In a previous posting I noted my history in starting this blog and the way my time at Fondy High came to pass. I closed that posting saying- To think I was this close to having a job there... If that were the case, I'd find myself wholly opposed to my administration's handling of the school newspaper, subjected to a pay freeze that teachers being hired after me were not being held to, and looking at a future where I'd never make after 40 years what my colleagues were making.

Columnist Joel McNally published a column in the Cap Times this week that once again explored "The Rape Joke" article from the school newspaper. It can be viewed HERE, and it it he notes the following:
There are always going to be people in any community who object to much of what goes on in our schools. Lately, some even object to national standards for what should be taught as some kind of nefarious government plot. 

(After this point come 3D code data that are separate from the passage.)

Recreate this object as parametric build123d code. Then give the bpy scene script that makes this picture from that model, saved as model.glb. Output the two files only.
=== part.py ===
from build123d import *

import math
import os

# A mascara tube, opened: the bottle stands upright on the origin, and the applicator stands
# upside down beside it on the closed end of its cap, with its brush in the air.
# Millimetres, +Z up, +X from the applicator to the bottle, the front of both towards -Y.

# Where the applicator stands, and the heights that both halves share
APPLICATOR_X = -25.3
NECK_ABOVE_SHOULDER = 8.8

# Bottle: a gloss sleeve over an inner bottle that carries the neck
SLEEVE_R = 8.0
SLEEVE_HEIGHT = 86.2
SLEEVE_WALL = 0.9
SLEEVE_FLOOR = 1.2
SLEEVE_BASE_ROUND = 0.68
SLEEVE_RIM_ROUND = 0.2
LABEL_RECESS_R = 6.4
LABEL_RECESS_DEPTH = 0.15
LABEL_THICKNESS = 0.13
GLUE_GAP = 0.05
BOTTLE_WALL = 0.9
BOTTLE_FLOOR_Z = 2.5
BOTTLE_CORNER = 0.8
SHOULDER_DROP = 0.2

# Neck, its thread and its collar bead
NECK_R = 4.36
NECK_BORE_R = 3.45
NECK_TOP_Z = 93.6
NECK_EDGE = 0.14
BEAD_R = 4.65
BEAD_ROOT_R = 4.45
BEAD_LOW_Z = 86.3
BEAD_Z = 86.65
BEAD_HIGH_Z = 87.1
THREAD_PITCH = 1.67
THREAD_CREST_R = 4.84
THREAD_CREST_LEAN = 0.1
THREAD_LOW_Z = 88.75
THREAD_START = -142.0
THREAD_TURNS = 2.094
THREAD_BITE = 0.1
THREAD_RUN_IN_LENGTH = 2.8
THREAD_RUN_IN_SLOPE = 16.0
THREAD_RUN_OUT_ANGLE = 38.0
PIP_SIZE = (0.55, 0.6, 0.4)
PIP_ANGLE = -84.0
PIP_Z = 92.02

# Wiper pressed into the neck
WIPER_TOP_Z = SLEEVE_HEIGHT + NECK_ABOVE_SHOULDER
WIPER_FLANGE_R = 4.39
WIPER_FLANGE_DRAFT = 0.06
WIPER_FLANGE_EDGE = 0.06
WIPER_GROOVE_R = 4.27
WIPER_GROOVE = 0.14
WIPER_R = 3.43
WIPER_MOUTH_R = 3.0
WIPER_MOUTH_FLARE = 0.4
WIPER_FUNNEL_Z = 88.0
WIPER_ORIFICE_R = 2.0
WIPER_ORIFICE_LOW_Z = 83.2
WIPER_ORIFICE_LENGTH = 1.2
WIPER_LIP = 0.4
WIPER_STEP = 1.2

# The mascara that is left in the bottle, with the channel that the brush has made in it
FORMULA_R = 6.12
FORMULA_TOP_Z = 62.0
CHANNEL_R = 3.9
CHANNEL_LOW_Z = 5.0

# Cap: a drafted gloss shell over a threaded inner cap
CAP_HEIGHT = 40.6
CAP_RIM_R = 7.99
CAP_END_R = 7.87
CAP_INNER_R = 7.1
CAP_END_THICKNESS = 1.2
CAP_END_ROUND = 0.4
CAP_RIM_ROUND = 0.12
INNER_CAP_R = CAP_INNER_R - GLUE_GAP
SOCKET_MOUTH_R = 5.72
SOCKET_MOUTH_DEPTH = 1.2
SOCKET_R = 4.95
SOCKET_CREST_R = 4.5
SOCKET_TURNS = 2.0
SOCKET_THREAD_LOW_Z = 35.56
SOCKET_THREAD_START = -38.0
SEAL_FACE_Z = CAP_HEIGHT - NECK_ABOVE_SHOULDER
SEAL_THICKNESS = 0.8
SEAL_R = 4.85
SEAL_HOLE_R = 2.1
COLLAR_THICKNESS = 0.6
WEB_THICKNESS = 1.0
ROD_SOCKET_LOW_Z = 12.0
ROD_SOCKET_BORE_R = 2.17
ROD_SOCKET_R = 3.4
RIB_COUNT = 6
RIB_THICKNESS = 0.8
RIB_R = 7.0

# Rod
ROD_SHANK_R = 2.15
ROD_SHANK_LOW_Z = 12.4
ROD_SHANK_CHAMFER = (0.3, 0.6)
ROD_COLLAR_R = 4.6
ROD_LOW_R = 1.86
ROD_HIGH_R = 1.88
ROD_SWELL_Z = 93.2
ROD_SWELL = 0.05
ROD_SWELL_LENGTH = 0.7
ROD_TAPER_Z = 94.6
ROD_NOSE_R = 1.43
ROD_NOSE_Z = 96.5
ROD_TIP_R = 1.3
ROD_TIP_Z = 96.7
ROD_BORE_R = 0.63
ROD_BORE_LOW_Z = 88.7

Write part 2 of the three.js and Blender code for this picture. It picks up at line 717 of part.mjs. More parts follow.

We call those people uneducated. 
We should expect highly educated school administrators not only to know better, but also to have the courage to stand up for good educational practices by good teachers engaging good students.
One could only have hoped the school board would stand up for good educational practices by good teachers engaging good students too. Sadly, once again, many of the teachers in Fond du Lac have been backhanded. They aren't asking for the moon. They're asking to be compensated for their commitment to the children and education in Fond du Lac. Instead, they're being denied pay that others have received who are new to the system, and being told that they need to stop having students do good, intellectual work.